[Job]:
Copy, character for character, the lines running from the one with "add(bare_handle.part, mode=Mode.SUBTRACT)" to the one with "zip(*points))), Vector(map(max, zip(*points)))", ends included. Leave out every other line.

[Provided material]:
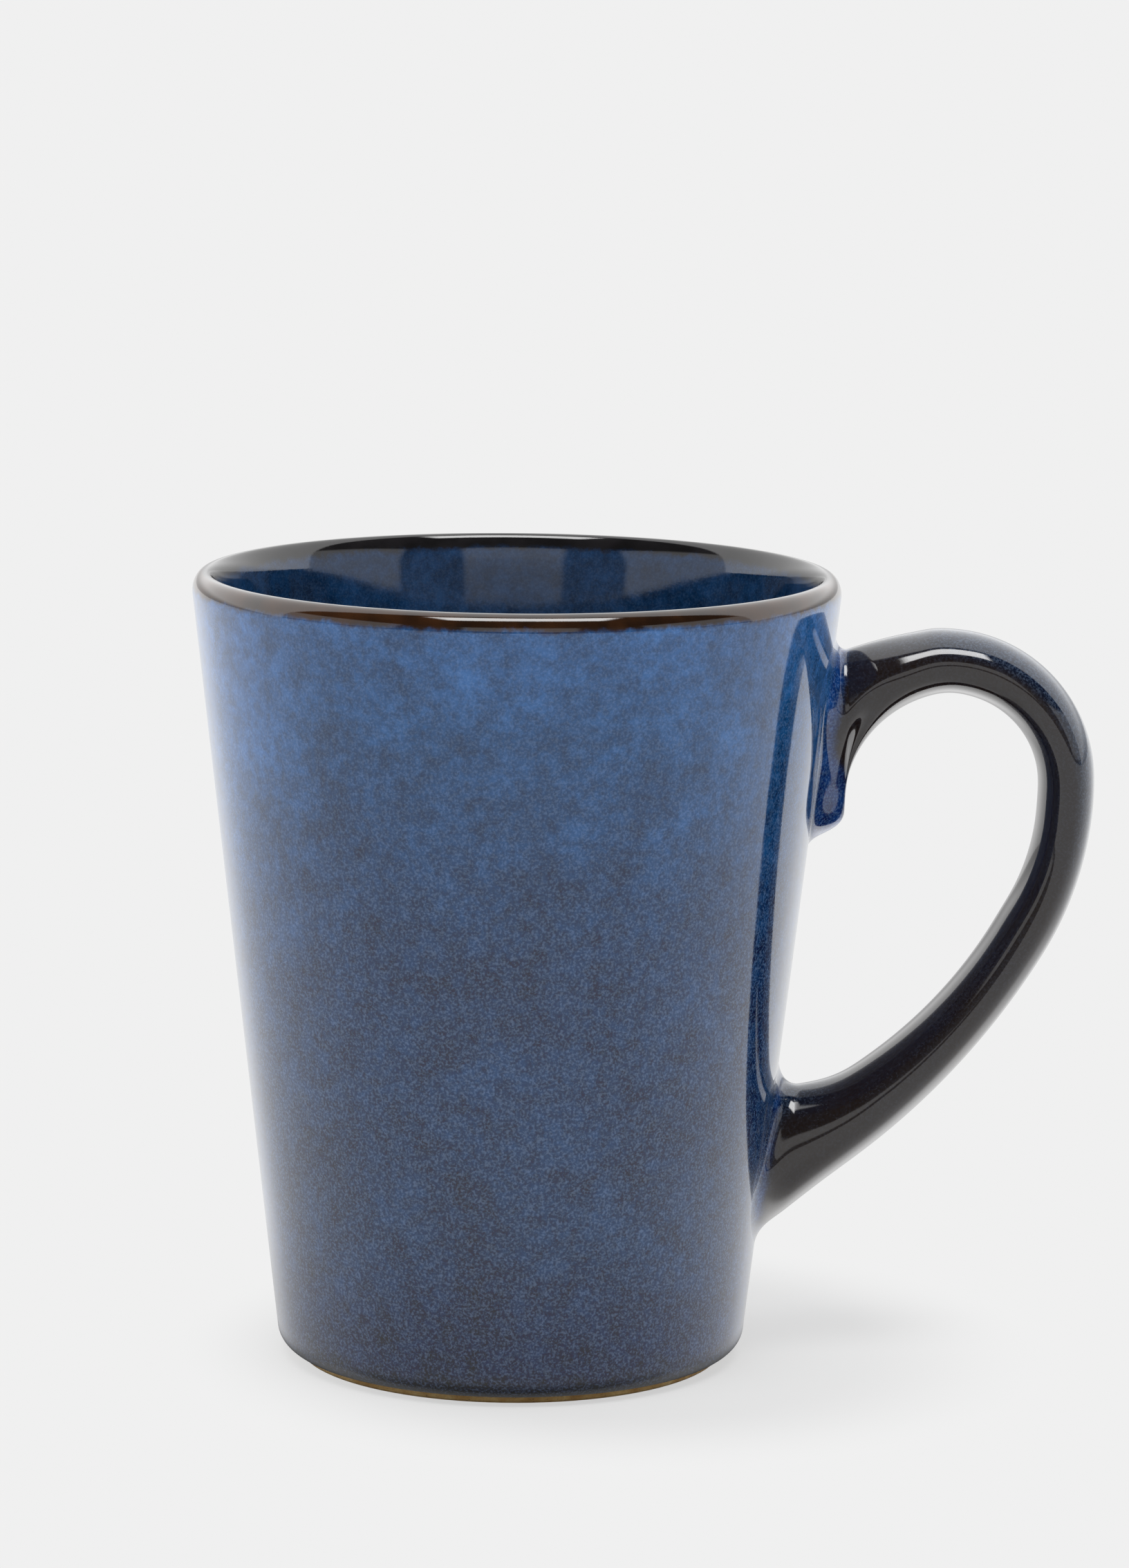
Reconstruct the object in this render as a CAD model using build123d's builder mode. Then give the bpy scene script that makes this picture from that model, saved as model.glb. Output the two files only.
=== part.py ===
"""Stoneware mug: a conical cup with a luted bow handle, under its glaze coats.

Millimetres, +Z up. The origin is on the cup's axis, in the plane that the foot stands on.
The handle points along +X and its bow lies in the XZ plane.
"""
from build123d import *
import os

os.makedirs("parts", exist_ok=True)

# --- driving dimensions ---------------------------------------------------------------------
HEIGHT = 110.0            # foot plane to the top of the lip
RIM_RADIUS = 45.0         # glazed outside of the cone, taken at the full height
BASE_RADIUS = 32.3        # glazed outside of the cone, taken at the foot plane
GLAZE = 0.4               # thickness of every glaze coat
LIP_THICKNESS = 3.4       # glazed wall at the rim
FLOOR_WALL = 4.6          # glazed wall just above the floor
FLOOR_TOP = 7.0           # glazed floor above the foot plane
FLOOR_BEND = 9.0          # radius between the glazed floor and the inside wall

FOOT_RADIUS = 29.8        # outside of the bare foot ring
FOOT_WIDTH = 3.4          # radial width of the foot ring
FOOT_EDGE = 0.3           # chamfer around the foot ring
FOOT_BARE = 0.9           # height of the ring that no glaze covers
FOOT_RECESS = 1.8         # depth of the hollow inside the foot ring
BASE_CURVE = 3.6          # height where the rounded base runs into the cone

RIM_BAND_OUTSIDE = 2.7    # reach of the rim band below the lip, outside
RIM_BAND_INSIDE = 2.1     # the same, inside

SLIP = 0.8                # slip between the cup and each end of the handle
ROOT_SPLIT = 60.0         # height between the upper and the lower end of the handle
RIB_ROUNDING = 0.48       # corner radius of a handle section, as a share of its thickness
RIB_CORNER_LIMIT = 0.46   # and at most this share of its width
RIB_SPACING = 5.0         # distance between sections along the handle, near enough

# Glazed outline of the handle in XZ. Each stretch is one arc outside and one arc inside, by
# start, middle and end, and the handle's width at its start and end.
STRETCHES = {
    "upper root": (
        [(45.7, 99.6), (51.5, 101.3), (58.5, 102.6)],
        [(46.0, 77.0), (49.9, 88.9), (58.5, 93.7)],
        (14.2, 13.6),
    ),
    "bow": (
        [(58.5, 102.6), (74.6, 95.8), (80.2, 79.5)],
        [(58.5, 93.7), (68.9, 89.7), (72.4, 79.0)],
        (13.6, 13.6),
    ),
    "grip": (
        [(80.2, 79.5), (78.5, 68.5), (74.7, 59.0)],
        [(72.4, 79.0), (71.0, 70.2), (67.6, 63.0)],
        (13.6, 13.6),
    ),
    "lower arm": (
        [(74.7, 59.0), (63.4, 42.8), (47.8, 27.9)],
        [(67.6, 63.0), (58.5, 50.2), (46.4, 40.0)],
        (13.6, 14.2),
    ),
    "lower root": (
        [(47.8, 27.9), (43.0, 24.2), (38.4, 20.4)],
        [(46.4, 40.0), (43.5, 38.8), (40.2, 38.1)],
        (14.2, 17.0),
    ),
}
# Sections past the outline's ends, which bury the handle in the wall: outer point, inner
# point, width. The upper end is a tongue laid down the wall; the lower end is spread wide.
UPPER_END = [
    ((40.5, 98.6), (38.0, 74.0), 15.0),
    ((43.6, 99.0), (43.2, 74.2), 14.8),
    ((44.9, 99.4), (45.2, 75.3), 14.5),
]
LOWER_END = [
    ((36.2, 18.0), (38.0, 38.0), 19.0),
    ((32.0, 17.0), (34.0, 38.2), 20.0),
]


# --- shared geometry ------------------------------------------------------------------------
def cone_radius(z, inset=0.0):
    """Radius of the glazed outside at a height, less an inset."""
    return BASE_RADIUS + (RIM_RADIUS - BASE_RADIUS) * z / HEIGHT - inset


def bore_radius(z, inset=0.0):
    """Radius of the glazed inside at a height, plus an inset."""
    at_floor = cone_radius(FLOOR_TOP) - FLOOR_WALL
    at_rim = RIM_RADIUS - LIP_THICKNESS
    return at_floor + (at_rim - at_floor) * (z - FLOOR_TOP) / (HEIGHT - FLOOR_TOP) + inset


def cup_section(inset, foot):
    """Half section of the cup, inset below the glazed surface, standing on the points of foot."""
    lip_base = HEIGHT - LIP_THICKNESS / 2
    outside_lip = (cone_radius(lip_base, inset), lip_base)
    inside_lip = (bore_radius(lip_base, inset), lip_base)
    lip_top = ((outside_lip[0] + inside_lip[0]) / 2, HEIGHT - inset)
    base_top = (cone_radius(BASE_CURVE, inset), BASE_CURVE)
    cone_slope = (RIM_RADIUS - BASE_RADIUS) / HEIGHT
    floor = FLOOR_TOP - inset
    corner = (bore_radius(floor, inset), floor)
    with BuildSketch(Plane.XZ) as section:
        with BuildLine():
            Polyline(*foot)
            TangentArc([base_top, foot[-1]], tangent=(-cone_slope, -1))
            Line(base_top, outside_lip)
            ThreePointArc(outside_lip, lip_top, inside_lip)
            Polyline(inside_lip, corner, (0, floor), foot[0])
        make_face()
        fillet(section.vertices().sort_by_distance(corner)[0], FLOOR_BEND + inset)
    return section.sketch


def section_of(*corners):
    """A straight-sided section in XZ."""
    with BuildSketch(Plane.XZ) as section:
        with BuildLine():
            Polyline(*corners, close=True)
        make_face()
    return section.sketch


def rib_plane(outer, inner):
    """Plane of a handle section, with its x axis from the inner point to the outer one."""
    across = Vector(outer[0] - inner[0], 0, outer[1] - inner[1])
    middle = ((outer[0] + inner[0]) / 2, 0, (outer[1] + inner[1]) / 2)
    return Plane(origin=middle, x_dir=across, z_dir=across.cross(Vector(0, 1, 0)))


def handle_ribs():
    """Sections of the glazed handle from inside the upper wall to inside the lower wall."""
    ribs = list(UPPER_END)
    for outer, inner, (start_width, end_width) in STRETCHES.values():
        outer_arc = ThreePointArc(*outer)
        inner_arc = ThreePointArc(*inner)
        steps = round((outer_arc.length + inner_arc.length) / 2 / RIB_SPACING)
        for step in range(steps):
            share = step / steps
            out, into = outer_arc @ share, inner_arc @ share
            width = start_width + (end_width - start_width) * share
            ribs.append(((out.X, out.Y), (into.X, into.Y), width))
    ribs.append((outer[-1], inner[-1], end_width))
    return ribs + LOWER_END


def rib_section(outer, inner, width, inset):
    """One section of the handle, inset below its glazed surface."""
    thickness = ((outer[0] - inner[0]) ** 2 + (outer[1] - inner[1]) ** 2) ** 0.5
    corner = min(RIB_ROUNDING * thickness, RIB_CORNER_LIMIT * width)
    with BuildSketch(rib_plane(outer, inner)) as section:
        RectangleRounded(thickness - 2 * inset, width - 2 * inset, corner - inset)
    return section.sketch


def finish(piece, name):
    piece.part.label = name
    export_step(piece.part, f"parts/{name}.step")


# --- construction bodies, which are not exported ----------------------------------------------
FOOT_INNER = FOOT_RADIUS - FOOT_WIDTH
FOOT_RING = [
    (0, FOOT_RECESS),
    (FOOT_INNER, FOOT_RECESS),
    (FOOT_INNER, FOOT_EDGE),
    (FOOT_INNER + FOOT_EDGE, 0),
    (FOOT_RADIUS - FOOT_EDGE, 0),
    (FOOT_RADIUS, FOOT_EDGE),
    (FOOT_RADIUS, FOOT_BARE),
]
BEYOND = HEIGHT + 5       # clear of the cup in every direction
MIDDLE_OF_WALL = LIP_THICKNESS / 2
MIDDLE_OF_FLOOR = (FLOOR_TOP + FOOT_RECESS) / 2
OUTSIDE_TOP = HEIGHT - RIM_BAND_OUTSIDE
INSIDE_TOP = HEIGHT - RIM_BAND_INSIDE
FROM_BASE = (Align.CENTER, Align.CENTER, Align.MIN)

with BuildPart() as glazed_cup:
    revolve(cup_section(0, [(0, FOOT_BARE), (FOOT_RADIUS + GLAZE, FOOT_BARE)]))

with BuildPart() as below_band_outside:
    revolve(
        section_of(
            (cone_radius(0, MIDDLE_OF_WALL), 0),
            (BEYOND, 0),
            (BEYOND, OUTSIDE_TOP),
            (cone_radius(OUTSIDE_TOP, MIDDLE_OF_WALL), OUTSIDE_TOP),
        )
    )

with BuildPart() as below_band_inside:
    revolve(
        section_of(
            (0, MIDDLE_OF_FLOOR),
            (cone_radius(MIDDLE_OF_FLOOR, MIDDLE_OF_WALL), MIDDLE_OF_FLOOR),
            (cone_radius(INSIDE_TOP, MIDDLE_OF_WALL), INSIDE_TOP),
            (0, INSIDE_TOP),
        )
    )

with BuildPart() as bare_cone:
    Cone(cone_radius(0, GLAZE), cone_radius(BEYOND, GLAZE), BEYOND, align=FROM_BASE)

with BuildPart() as slip_cone:
    Cone(cone_radius(0, GLAZE - SLIP), cone_radius(BEYOND, GLAZE - SLIP), BEYOND, align=FROM_BASE)

with BuildPart() as glazed_handle:
    loft([rib_section(*rib, inset=0) for rib in handle_ribs()])
    add(bare_cone.part, mode=Mode.SUBTRACT)

with BuildPart() as bare_handle:
    loft([rib_section(*rib, inset=GLAZE) for rib in handle_ribs()])
    add(bare_cone.part, mode=Mode.SUBTRACT)


# --- the clay -------------------------------------------------------------------------------
with BuildPart() as cup_body:
    revolve(cup_section(GLAZE, FOOT_RING))
finish(cup_body, "cup_body")

with BuildPart() as handle:
    add(bare_handle.part)
    add(slip_cone.part, mode=Mode.SUBTRACT)
finish(handle, "handle")

# The slip that lutes the handle on: a thin curved bed between the wall and each end.
with BuildPart() as upper_slip_joint:
    add(bare_handle.part)
    add(slip_cone.part, mode=Mode.INTERSECT)
    split(bisect_by=Plane.XY.offset(ROOT_SPLIT), keep=Keep.TOP)
finish(upper_slip_joint, "upper_slip_joint")

with BuildPart() as lower_slip_joint:
    add(bare_handle.part)
    add(slip_cone.part, mode=Mode.INTERSECT)
    split(bisect_by=Plane.XY.offset(ROOT_SPLIT), keep=Keep.BOTTOM)
finish(lower_slip_joint, "lower_slip_joint")


# --- the glaze coats ------------------------------------------------------------------------
with BuildPart() as outer_glaze:
    add(glazed_cup.part)
    add(below_band_outside.part, mode=Mode.INTERSECT)
    add(cup_body.part, mode=Mode.SUBTRACT)
    add(glazed_handle.part, mode=Mode.SUBTRACT)
finish(outer_glaze, "outer_glaze")

with BuildPart() as inner_glaze:
    add(glazed_cup.part)
    add(below_band_inside.part, mode=Mode.INTERSECT)
    add(cup_body.part, mode=Mode.SUBTRACT)
finish(inner_glaze, "inner_glaze")

# The brown band over the lip: what the two blue coats leave of the wall's coat.
with BuildPart() as rim_glaze:
    add(glazed_cup.part)
    add(cup_body.part, mode=Mode.SUBTRACT)
    add(below_band_outside.part, mode=Mode.SUBTRACT)
    add(below_band_inside.part, mode=Mode.SUBTRACT)
    split(bisect_by=Plane.XY.offset(ROOT_SPLIT), keep=Keep.TOP)
finish(rim_glaze, "rim_glaze")

with BuildPart() as handle_glaze:
    add(glazed_handle.part)
    add(bare_handle.part, mode=Mode.SUBTRACT)
finish(handle_glaze, "handle_glaze")

with BuildPart() as base_glaze:
    with BuildSketch(Plane.XY.offset(FOOT_RECESS - GLAZE)):
        Circle(FOOT_INNER)
    extrude(amount=GLAZE)
finish(base_glaze, "base_glaze")
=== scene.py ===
"""Looks of the stoneware mug: glaze coats, bare clay, the studio around them and the camera."""

import math

import bpy
import numpy as np
from mathutils import Matrix, Vector


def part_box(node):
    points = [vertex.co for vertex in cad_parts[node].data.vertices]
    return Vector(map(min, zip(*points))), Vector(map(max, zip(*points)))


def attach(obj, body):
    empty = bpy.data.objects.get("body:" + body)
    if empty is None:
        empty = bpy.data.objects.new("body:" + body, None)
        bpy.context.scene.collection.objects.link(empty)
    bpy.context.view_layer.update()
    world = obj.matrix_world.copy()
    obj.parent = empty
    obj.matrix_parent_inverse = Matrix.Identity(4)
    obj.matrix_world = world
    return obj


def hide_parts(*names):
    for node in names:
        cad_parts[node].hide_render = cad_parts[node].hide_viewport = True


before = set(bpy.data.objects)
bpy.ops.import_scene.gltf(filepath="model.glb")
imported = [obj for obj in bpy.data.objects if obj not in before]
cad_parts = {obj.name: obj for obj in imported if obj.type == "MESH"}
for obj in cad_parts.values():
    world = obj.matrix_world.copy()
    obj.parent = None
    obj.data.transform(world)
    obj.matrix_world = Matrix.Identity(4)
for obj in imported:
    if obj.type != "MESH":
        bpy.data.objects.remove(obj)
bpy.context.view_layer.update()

MM = 0.001

# --- sizes read from the frame, in metres ---------------------------------------------------
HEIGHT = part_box("rim_glaze")[1].z
OUTER_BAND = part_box("outer_glaze")[1].z          # height where the outer rim band begins
INNER_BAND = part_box("inner_glaze")[1].z          # the same, inside
OUTER_BAND_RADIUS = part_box("outer_glaze")[1].y
FOOT_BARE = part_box("outer_glaze")[0].z           # height of the ring that no glaze covers
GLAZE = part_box("base_glaze")[1].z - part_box("base_glaze")[0].z
INNER_BAND_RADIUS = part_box("inner_glaze")[1].y - GLAZE

# --- sizes that the CAD model also has --------------------------------------------------------
CONE_SLOPE = (45.0 - 32.3) / 110.0
FOOT_RADIUS = 29.8 * MM
BASE_CURVE = 3.6 * MM     # height below which the outside turns in towards the foot
LIP_THICKNESS = 3.4 * MM
FLOOR_TOP = 7.0 * MM
FLOOR_WALL = 4.6 * MM     # the wall's thickness at the floor
FLOOR_BEND = 9.0 * MM     # how far the bend between the two reaches along each
SLIP = 0.8 * MM           # slip between the wall's clay and each end of the handle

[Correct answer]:
    add(bare_handle.part, mode=Mode.SUBTRACT)
finish(handle_glaze, "handle_glaze")

with BuildPart() as base_glaze:
    with BuildSketch(Plane.XY.offset(FOOT_RECESS - GLAZE)):
        Circle(FOOT_INNER)
    extrude(amount=GLAZE)
finish(base_glaze, "base_glaze")
=== scene.py ===
"""Looks of the stoneware mug: glaze coats, bare clay, the studio around them and the camera."""

import math

import bpy
import numpy as np
from mathutils import Matrix, Vector


def part_box(node):
    points = [vertex.co for vertex in cad_parts[node].data.vertices]
    return Vector(map(min, zip(*points))), Vector(map(max, zip(*points)))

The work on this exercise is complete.